Your answer should consist only of the lines below from the one with "build_shell(slots, lap)" through the one with "before = set(bpy.data.objects)", copied exactly.

■ Entries shown:
----
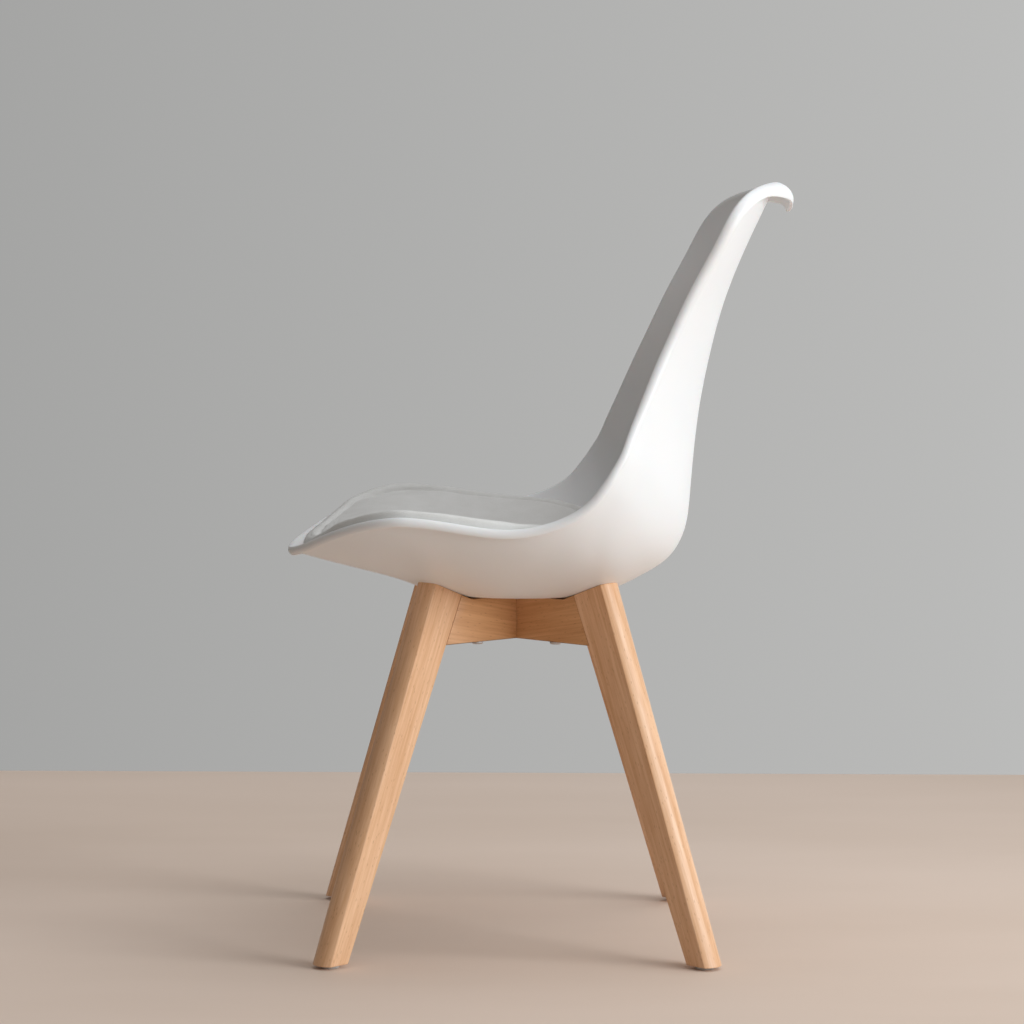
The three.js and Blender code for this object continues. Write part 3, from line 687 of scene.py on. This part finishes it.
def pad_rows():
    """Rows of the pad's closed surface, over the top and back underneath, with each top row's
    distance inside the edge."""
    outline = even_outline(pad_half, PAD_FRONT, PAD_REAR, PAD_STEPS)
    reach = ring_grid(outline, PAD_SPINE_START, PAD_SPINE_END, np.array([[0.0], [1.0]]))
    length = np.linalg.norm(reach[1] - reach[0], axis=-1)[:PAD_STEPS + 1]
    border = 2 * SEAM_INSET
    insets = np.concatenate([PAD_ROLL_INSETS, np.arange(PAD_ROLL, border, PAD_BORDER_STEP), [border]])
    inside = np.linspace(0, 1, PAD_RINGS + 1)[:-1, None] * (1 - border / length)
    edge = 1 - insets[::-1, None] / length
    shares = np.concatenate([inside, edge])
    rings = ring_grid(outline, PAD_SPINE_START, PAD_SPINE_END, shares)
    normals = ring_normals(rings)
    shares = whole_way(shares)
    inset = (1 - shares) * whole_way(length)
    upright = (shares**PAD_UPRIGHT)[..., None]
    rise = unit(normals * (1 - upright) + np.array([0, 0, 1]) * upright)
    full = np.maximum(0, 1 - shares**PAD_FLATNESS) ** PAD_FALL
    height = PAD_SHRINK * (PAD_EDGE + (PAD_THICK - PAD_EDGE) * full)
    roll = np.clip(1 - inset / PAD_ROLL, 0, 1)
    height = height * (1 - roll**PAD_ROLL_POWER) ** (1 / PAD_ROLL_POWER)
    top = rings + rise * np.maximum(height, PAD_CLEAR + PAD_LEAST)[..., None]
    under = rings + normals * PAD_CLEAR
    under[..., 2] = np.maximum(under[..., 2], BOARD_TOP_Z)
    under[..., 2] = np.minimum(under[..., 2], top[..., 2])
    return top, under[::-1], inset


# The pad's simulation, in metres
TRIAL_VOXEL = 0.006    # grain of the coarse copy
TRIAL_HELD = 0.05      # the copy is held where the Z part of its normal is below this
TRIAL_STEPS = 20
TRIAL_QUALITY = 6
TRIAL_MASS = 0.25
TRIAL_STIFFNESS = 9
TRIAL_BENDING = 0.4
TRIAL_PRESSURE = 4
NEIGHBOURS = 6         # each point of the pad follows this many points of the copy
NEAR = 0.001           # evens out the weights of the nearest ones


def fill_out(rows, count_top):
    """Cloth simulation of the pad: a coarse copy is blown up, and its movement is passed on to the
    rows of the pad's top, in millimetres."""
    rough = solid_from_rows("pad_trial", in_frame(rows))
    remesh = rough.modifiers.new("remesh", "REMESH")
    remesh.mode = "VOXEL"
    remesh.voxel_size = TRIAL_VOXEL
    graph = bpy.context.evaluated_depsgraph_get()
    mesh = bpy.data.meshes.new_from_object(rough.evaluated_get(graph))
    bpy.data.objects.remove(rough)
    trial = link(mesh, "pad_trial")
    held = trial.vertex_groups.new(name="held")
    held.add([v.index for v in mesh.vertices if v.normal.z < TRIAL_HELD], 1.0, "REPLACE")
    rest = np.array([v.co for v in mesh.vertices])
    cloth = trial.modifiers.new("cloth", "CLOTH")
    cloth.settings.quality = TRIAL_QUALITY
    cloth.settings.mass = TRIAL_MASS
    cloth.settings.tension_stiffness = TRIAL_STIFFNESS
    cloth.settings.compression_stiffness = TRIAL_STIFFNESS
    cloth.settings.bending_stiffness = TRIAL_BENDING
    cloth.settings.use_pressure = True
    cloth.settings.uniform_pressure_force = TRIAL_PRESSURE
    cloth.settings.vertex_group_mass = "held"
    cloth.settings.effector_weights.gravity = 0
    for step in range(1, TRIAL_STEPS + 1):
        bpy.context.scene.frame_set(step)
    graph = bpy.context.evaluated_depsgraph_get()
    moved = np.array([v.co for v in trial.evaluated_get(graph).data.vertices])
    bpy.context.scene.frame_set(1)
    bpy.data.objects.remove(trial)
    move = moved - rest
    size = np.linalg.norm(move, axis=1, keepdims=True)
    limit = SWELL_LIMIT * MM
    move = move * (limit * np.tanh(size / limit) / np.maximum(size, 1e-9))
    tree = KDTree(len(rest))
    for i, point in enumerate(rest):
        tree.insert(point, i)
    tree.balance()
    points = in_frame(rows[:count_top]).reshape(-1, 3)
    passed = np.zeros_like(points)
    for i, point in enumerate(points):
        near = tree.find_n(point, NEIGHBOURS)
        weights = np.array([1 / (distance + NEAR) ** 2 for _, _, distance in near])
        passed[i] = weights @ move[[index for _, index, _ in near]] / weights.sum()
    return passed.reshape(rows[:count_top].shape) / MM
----
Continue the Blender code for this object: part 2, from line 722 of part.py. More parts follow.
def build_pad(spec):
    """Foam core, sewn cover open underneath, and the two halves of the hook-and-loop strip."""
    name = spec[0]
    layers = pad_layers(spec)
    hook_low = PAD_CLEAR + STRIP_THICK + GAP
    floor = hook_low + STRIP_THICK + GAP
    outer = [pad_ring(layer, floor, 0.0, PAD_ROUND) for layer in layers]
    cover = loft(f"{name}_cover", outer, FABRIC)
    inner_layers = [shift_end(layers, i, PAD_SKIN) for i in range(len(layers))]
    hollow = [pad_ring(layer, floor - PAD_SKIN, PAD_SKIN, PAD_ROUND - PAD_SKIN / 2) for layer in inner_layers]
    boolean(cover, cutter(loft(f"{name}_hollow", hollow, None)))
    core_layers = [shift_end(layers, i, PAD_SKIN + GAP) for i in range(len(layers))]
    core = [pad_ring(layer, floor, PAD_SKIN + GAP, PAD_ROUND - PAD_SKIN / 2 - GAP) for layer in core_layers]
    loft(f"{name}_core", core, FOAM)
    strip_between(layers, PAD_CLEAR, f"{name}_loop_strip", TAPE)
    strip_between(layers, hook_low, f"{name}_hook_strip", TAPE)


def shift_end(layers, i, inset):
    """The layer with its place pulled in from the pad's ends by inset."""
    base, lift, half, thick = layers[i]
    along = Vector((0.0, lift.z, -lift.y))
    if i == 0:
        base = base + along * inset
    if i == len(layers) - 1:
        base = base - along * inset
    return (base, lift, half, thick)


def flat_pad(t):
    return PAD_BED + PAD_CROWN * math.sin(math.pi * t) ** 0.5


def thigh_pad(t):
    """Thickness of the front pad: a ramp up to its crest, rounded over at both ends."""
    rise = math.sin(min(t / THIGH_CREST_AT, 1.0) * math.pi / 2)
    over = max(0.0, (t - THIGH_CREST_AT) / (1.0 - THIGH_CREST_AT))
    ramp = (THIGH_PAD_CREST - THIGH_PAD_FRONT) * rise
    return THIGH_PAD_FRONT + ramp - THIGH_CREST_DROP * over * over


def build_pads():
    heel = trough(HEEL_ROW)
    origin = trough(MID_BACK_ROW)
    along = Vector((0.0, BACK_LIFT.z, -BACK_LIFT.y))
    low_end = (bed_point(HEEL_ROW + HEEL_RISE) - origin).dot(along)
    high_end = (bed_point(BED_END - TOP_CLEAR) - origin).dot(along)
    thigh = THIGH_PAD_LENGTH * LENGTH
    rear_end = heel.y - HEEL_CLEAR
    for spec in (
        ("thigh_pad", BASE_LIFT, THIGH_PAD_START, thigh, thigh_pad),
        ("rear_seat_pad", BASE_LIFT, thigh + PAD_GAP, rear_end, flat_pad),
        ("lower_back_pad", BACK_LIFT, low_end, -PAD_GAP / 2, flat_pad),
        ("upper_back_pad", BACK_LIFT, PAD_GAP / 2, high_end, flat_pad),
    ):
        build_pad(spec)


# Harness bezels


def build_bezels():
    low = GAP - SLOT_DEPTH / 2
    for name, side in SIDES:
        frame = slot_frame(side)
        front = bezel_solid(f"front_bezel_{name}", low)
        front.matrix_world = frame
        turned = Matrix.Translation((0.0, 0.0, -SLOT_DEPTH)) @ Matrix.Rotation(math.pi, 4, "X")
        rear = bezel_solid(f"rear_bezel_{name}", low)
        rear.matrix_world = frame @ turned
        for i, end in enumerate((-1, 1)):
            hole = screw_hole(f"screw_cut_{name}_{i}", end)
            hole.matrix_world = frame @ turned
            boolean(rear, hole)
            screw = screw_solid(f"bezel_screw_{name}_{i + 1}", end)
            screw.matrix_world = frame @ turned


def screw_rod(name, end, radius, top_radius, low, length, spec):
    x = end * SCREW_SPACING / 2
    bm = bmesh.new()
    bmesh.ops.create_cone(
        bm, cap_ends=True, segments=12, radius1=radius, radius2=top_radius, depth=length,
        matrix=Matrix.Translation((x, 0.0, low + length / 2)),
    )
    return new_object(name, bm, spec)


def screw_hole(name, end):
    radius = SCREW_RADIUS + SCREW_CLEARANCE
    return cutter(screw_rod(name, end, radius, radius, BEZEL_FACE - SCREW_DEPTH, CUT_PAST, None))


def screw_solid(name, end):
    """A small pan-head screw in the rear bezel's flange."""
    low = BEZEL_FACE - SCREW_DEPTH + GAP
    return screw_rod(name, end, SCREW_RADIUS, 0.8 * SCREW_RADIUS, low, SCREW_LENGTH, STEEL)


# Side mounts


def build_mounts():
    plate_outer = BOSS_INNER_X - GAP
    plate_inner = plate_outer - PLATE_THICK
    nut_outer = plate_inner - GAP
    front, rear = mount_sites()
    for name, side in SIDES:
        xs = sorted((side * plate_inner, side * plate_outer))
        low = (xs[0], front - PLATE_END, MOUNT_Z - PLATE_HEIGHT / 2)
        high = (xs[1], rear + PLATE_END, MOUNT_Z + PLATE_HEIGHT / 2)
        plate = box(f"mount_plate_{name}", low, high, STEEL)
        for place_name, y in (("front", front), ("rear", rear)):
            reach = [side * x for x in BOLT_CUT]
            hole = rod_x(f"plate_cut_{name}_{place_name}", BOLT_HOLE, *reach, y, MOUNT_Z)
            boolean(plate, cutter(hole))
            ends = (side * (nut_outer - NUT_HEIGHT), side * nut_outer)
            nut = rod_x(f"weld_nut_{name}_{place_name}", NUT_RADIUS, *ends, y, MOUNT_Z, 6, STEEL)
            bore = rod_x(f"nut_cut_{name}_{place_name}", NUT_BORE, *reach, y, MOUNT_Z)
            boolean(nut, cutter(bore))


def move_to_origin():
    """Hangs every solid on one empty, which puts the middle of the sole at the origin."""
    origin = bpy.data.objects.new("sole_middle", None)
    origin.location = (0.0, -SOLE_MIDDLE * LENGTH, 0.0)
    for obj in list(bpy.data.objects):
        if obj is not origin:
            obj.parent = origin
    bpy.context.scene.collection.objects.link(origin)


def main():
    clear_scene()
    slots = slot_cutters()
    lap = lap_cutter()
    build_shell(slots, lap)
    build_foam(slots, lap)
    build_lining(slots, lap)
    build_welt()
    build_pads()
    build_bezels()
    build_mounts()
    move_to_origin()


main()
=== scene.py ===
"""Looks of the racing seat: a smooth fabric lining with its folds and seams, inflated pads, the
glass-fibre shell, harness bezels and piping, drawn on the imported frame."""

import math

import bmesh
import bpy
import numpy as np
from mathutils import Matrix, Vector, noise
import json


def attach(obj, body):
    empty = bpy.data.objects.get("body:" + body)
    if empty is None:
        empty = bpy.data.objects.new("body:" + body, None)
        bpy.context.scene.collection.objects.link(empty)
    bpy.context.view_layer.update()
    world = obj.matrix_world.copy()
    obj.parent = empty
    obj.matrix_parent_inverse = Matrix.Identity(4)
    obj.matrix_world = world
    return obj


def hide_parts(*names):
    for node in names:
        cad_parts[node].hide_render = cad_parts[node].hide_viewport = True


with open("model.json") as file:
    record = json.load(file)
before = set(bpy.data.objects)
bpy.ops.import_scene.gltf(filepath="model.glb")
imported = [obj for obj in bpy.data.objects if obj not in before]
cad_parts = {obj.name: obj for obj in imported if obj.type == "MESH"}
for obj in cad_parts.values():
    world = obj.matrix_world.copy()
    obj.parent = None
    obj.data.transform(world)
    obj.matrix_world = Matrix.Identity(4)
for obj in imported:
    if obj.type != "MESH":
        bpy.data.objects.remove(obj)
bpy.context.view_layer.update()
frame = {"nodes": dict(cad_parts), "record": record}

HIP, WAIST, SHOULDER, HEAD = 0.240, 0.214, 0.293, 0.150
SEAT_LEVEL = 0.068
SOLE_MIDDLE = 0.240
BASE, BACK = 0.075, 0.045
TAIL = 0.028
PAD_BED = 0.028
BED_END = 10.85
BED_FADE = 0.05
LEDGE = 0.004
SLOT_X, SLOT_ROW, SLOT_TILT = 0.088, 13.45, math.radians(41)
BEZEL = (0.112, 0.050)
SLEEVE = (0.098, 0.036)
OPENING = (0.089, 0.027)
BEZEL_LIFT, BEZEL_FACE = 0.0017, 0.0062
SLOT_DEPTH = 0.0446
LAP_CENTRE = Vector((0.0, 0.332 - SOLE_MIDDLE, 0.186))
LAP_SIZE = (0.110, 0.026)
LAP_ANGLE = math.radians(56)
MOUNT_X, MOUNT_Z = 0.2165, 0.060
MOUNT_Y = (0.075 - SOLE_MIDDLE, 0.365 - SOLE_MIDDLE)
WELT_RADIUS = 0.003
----
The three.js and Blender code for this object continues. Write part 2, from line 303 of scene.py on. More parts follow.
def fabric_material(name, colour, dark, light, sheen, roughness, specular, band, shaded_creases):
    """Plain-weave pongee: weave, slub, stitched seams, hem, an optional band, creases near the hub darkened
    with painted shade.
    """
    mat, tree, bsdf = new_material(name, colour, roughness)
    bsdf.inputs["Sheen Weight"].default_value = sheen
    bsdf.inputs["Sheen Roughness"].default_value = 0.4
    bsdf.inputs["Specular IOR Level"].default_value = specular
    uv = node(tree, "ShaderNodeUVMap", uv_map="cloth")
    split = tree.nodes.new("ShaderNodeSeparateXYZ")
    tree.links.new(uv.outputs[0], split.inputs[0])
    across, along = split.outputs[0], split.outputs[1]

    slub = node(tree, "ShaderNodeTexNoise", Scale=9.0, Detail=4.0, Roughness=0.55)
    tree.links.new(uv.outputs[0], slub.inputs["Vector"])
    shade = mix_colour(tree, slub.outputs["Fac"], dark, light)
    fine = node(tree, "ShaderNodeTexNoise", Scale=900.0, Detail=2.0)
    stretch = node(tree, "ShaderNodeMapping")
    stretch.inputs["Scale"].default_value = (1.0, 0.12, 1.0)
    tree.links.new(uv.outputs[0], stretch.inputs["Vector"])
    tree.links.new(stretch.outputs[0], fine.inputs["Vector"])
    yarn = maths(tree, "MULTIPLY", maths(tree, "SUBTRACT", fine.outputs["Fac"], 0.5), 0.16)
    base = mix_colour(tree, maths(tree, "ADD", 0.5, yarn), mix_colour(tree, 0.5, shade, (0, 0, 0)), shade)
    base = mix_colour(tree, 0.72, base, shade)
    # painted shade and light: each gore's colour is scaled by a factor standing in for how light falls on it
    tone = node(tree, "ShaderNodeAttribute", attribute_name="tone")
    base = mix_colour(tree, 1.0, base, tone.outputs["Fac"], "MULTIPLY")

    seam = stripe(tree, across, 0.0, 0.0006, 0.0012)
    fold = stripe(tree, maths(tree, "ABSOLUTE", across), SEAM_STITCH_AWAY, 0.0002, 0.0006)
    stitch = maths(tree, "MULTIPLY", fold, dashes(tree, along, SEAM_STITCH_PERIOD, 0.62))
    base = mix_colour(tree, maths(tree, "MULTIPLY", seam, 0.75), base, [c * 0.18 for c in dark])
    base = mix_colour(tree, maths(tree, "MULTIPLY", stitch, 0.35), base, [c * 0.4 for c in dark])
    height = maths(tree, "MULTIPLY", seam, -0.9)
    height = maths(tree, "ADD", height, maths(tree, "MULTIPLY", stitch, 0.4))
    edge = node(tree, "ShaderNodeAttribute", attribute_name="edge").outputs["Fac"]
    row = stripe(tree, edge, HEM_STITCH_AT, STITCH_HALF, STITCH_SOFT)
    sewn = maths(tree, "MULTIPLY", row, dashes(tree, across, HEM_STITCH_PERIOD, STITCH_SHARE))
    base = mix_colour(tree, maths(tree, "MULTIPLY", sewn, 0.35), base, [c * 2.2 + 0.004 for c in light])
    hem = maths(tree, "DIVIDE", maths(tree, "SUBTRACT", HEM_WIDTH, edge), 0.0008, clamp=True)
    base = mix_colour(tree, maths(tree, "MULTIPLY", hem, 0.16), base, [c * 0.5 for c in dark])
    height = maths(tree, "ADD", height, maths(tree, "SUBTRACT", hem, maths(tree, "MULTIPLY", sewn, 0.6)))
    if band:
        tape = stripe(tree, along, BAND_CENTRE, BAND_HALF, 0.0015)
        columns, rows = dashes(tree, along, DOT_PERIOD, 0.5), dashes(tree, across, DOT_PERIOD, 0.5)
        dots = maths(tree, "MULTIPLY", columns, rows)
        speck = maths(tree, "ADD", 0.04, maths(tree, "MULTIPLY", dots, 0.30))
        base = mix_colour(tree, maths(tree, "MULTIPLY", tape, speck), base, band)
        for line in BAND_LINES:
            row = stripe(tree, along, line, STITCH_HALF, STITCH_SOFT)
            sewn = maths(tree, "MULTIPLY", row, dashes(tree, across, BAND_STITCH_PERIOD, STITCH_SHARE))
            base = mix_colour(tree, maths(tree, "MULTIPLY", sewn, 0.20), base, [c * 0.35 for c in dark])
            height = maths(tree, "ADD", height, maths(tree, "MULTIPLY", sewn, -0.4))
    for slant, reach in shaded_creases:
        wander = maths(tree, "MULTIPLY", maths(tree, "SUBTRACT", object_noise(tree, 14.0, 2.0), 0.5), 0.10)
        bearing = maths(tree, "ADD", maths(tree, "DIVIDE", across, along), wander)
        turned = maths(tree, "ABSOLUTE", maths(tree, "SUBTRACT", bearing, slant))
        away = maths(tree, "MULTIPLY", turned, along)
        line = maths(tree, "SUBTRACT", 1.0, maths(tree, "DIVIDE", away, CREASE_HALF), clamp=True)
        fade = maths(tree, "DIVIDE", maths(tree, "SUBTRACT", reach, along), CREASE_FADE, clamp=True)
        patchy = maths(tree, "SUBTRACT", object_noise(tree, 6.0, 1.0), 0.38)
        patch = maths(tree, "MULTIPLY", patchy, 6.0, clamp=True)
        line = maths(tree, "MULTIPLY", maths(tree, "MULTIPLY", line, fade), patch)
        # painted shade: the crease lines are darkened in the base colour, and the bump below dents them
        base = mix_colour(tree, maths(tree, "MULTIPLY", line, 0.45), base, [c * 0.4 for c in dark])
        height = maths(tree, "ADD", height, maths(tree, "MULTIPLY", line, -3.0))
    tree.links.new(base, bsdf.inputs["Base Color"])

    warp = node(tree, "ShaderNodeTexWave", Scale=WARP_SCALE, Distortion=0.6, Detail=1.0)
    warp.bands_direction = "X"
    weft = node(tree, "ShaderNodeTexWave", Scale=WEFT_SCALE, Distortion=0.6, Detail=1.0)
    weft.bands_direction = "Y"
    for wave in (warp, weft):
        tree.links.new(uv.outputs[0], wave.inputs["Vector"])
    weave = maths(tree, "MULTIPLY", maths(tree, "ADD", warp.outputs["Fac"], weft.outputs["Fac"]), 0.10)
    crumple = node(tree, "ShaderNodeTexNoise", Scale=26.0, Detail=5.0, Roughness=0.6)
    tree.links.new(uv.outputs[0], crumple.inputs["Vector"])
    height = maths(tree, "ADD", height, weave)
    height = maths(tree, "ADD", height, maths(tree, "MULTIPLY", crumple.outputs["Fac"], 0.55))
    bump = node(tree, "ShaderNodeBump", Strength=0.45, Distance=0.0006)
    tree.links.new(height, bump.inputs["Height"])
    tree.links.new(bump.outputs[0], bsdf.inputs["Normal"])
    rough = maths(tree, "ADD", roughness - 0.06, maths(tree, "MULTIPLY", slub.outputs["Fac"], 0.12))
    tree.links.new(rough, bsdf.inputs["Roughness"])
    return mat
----
■ Expected answer:
    build_shell(slots, lap)
    build_foam(slots, lap)
    build_lining(slots, lap)
    build_welt()
    build_pads()
    build_bezels()
    build_mounts()
    move_to_origin()


main()
=== scene.py ===
"""Looks of the racing seat: a smooth fabric lining with its folds and seams, inflated pads, the
glass-fibre shell, harness bezels and piping, drawn on the imported frame."""

import math

import bmesh
import bpy
import numpy as np
from mathutils import Matrix, Vector, noise
import json


def attach(obj, body):
    empty = bpy.data.objects.get("body:" + body)
    if empty is None:
        empty = bpy.data.objects.new("body:" + body, None)
        bpy.context.scene.collection.objects.link(empty)
    bpy.context.view_layer.update()
    world = obj.matrix_world.copy()
    obj.parent = empty
    obj.matrix_parent_inverse = Matrix.Identity(4)
    obj.matrix_world = world
    return obj


def hide_parts(*names):
    for node in names:
        cad_parts[node].hide_render = cad_parts[node].hide_viewport = True


with open("model.json") as file:
    record = json.load(file)
before = set(bpy.data.objects)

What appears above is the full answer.